Polis made the announcement during a press conference at which he also announced a statewide mask order that goes into effect at midnight. Everyone 10 and older will be required to wear masks in public, indoor spaces. Many counties and municipalities already have mask orders, but others have resisted or opted out, creating a patchwork of practices.
The number of positive COVID tests and hospitalizations continues to rise in Colorado. State epidemiologist Rachel Herlihy said that if the current trajectory doesn’t change, the state hospital system’s ICU capacity could be exceeded by September. Among the concerning trends: an increase in cases among children, with most of those in older children and teens.
Herlihy said the increases likely are driven by more people interacting outside the home and younger people spreading the disease to older people.
Just two days ago, Polis said he would not issue a statewide mask order because he couldn’t enforce one, but Thursday he cited evidence that areas with mask orders see higher mask usage — and that masks have been proven to be a key tool for slowing the spread of the coronavirus. He also said that masks alone will not be enough and that people need to continue to limit interactions.
The announcement comes as Colorado school districts continue difficult planning for the start of the school year. Many teachers have expressed concerns about returning to the classroom, and parents are divided.
Polis said the masks were part of a broader state effort to provide schools with the resources to open safely.

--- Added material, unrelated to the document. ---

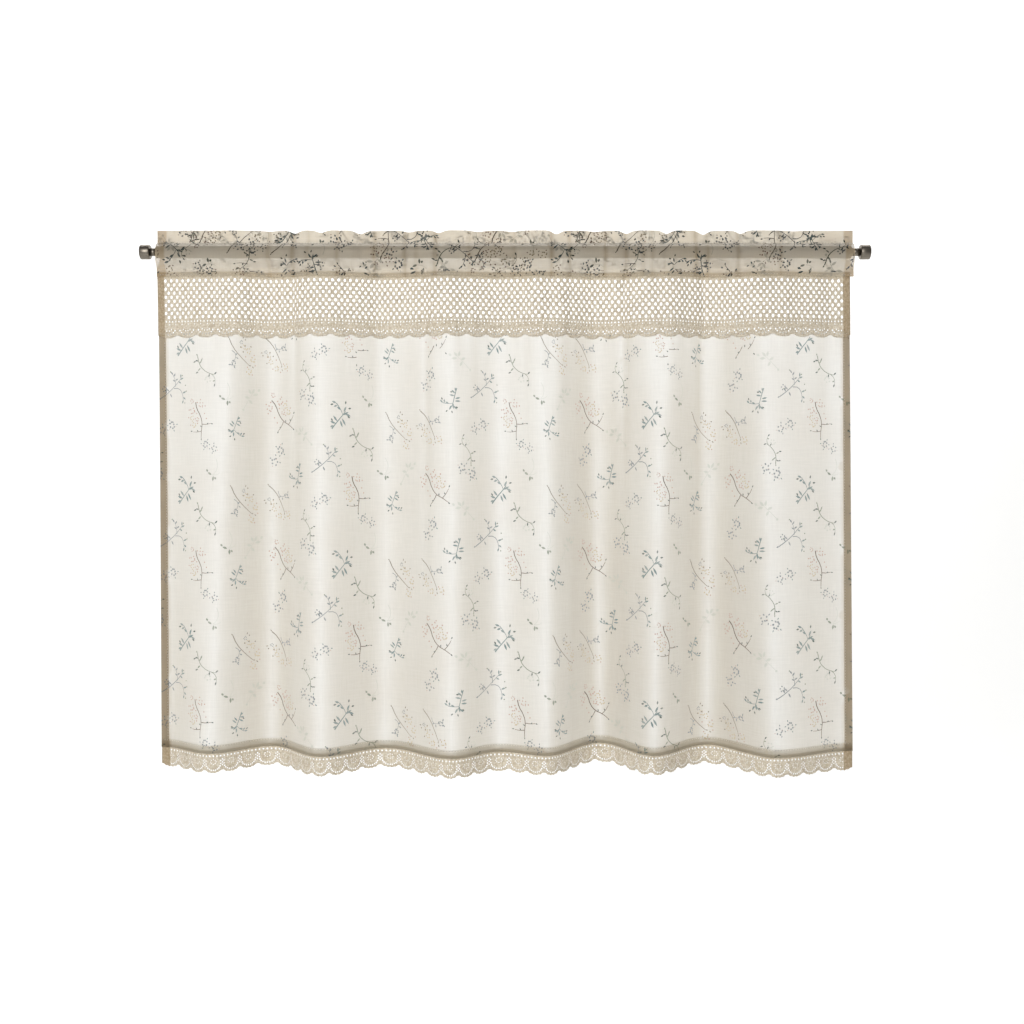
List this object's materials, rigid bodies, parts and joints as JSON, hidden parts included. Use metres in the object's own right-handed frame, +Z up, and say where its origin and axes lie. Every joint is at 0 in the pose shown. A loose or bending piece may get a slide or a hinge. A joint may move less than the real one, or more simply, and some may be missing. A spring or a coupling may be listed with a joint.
{
  "type": "cafe curtain panel on tension rod",
  "caption": "Short gathered curtain panel of printed semi-sheer cotton with a net lace band and scalloped lace hem, hung by its rod pocket on a slim tension rod.",
  "frame": {"origin": "on the rod's axis, halfway along the rod", "axes": "+X along the rod to the viewer's right, +Y back towards the window, +Z up"},
  "size_m": [0.8164, 0.0745, 0.6072],
  "materials": {
    "printed_cotton": "semi-sheer printed cotton voile",
    "heading_cotton": "doubled printed cotton voile",
    "cotton_lace": "unbleached cotton lace",
    "rod_metal": "dark brushed nickel plating"
  },
  "bodies": {
    "root": {"heading": "heading_cotton", "lace_band": "cotton_lace", "panel": "printed_cotton", "lace_edging": "cotton_lace", "rod_tube": "rod_metal", "rod_neck_left": "rod_metal", "rod_neck_right": "rod_metal", "rod_cap_left": "rod_metal", "rod_cap_right": "rod_metal"}
  },
  "joints": []
}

“Districts have a lot of work to do,” Polis said. “The state wants to help them reach their goals. Masks are an important part of that. The state will be a partner in making sure schools have the personal protective equipment they need.”

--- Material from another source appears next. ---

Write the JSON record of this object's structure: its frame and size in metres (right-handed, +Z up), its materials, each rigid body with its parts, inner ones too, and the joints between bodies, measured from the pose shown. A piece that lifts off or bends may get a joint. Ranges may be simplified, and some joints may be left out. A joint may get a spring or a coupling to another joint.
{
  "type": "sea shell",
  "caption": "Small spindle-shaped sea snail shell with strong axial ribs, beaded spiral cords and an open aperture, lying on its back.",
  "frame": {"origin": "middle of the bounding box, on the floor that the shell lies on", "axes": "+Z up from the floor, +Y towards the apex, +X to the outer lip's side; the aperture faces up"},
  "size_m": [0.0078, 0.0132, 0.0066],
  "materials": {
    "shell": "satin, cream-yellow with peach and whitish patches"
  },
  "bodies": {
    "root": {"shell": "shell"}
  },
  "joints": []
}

There should be enough masks for everyone who works with students to get one mask a week. A spokesman for the governor said the masks will be KN95 masks that offer a higher level of protection than cloth or surgical masks.
Most school districts’ plans for opening require or strongly encourage teachers, staff, and students to wear masks. On social media, some teachers questioned whether one mask a week is enough and whether schools should be opening at all in this environment.

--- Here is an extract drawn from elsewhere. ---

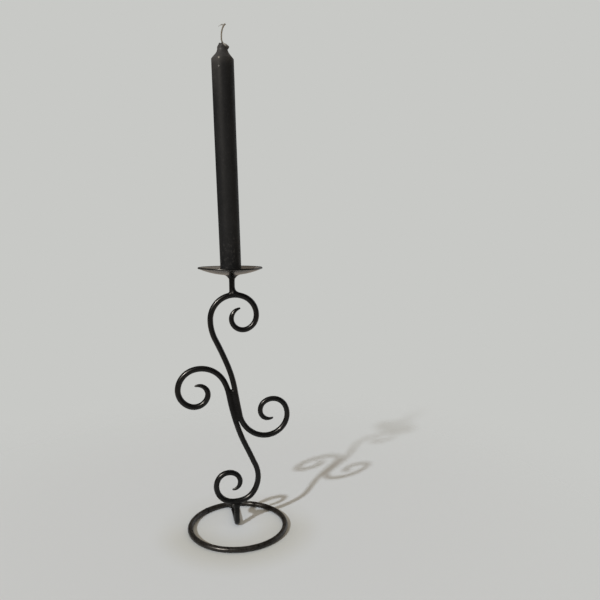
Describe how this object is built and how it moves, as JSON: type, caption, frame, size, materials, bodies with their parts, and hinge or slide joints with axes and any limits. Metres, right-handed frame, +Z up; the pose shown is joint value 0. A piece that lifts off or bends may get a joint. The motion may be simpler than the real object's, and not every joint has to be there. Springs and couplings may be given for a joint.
{
  "type": "spiral candle holder",
  "caption": "Black wrought-iron candle holder: two S-scrolls lapped and welded on a ring base carry a spiked drip pan, with a tall straight candle that lifts off.",
  "frame": {"origin": "centre of the base ring, on the surface that the holder stands on", "axes": "+Z up; the two scrolls lie in a plane square to Y; the foot bar runs to +Y, which is the back; the large arm curl points to -X"},
  "size_m": [0.1286, 0.116, 0.5464],
  "materials": {
    "black_iron": "semi-gloss black paint over forged round bar",
    "weld_bead": "semi-gloss black paint over a smooth weld",
    "pan_enamel": "glossy black paint over dished sheet",
    "spike_steel": "dull dark steel, scraped by candles",
    "black_wax": "satin black candle wax with a faint bloom",
    "wick_cotton": "braided cotton, waxed, unlit"
  },
  "bodies": {
    "stand": {"base_ring": "black_iron", "ring_butt_weld": "weld_bead", "leg": "black_iron", "weld_leg_ring": "weld_bead", "weld_leg_scroll": "weld_bead", "lower_scroll": "black_iron", "upper_scroll": "black_iron", "weld_lap_front": "weld_bead", "weld_lap_back": "weld_bead", "stem": "black_iron", "weld_stem_scroll": "weld_bead", "weld_stem_pan": "weld_bead", "drip_pan": "pan_enamel", "candle_spike": "spike_steel"},
    "candle": {"candle": "black_wax", "wick": "wick_cotton"}
  },
  "joints": [
    {"name": "candle_lift", "type": "slide", "parent": "stand", "child": "candle", "axis": [0, 0, 1], "range_m": [0, 0.03]}
  ]
}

Polis has already rolled back the opening of bars and said he hopes not to bring back other restrictions. Polis has been a strong supporter of opening schools and hasn’t talked about whether the increase in cases warrants a change in current plans for full-time, in-person instruction.
But Aurora Mayor Mike Coffman, who along with Denver Mayor Michael Hancock joined Polis in strong support of the mask order, said that school openings are on the line if Colorado cannot reduce cases.
Coffman called masks the “best, least invasive, least costly public health option that is available to us to stem the spread of the COVID-19 virus.”
“The alternatives are to shut down business and force our schools to remain closed if no preventive actions are taken and the COVID numbers increase to the point that further restrictions are required,” he said. “I know there will be some grumbling about this. I get that. It’s a mandate from government. And, yes, I get that some people will say this is a hardship. Children not being able to go to school, that’s a hardship.”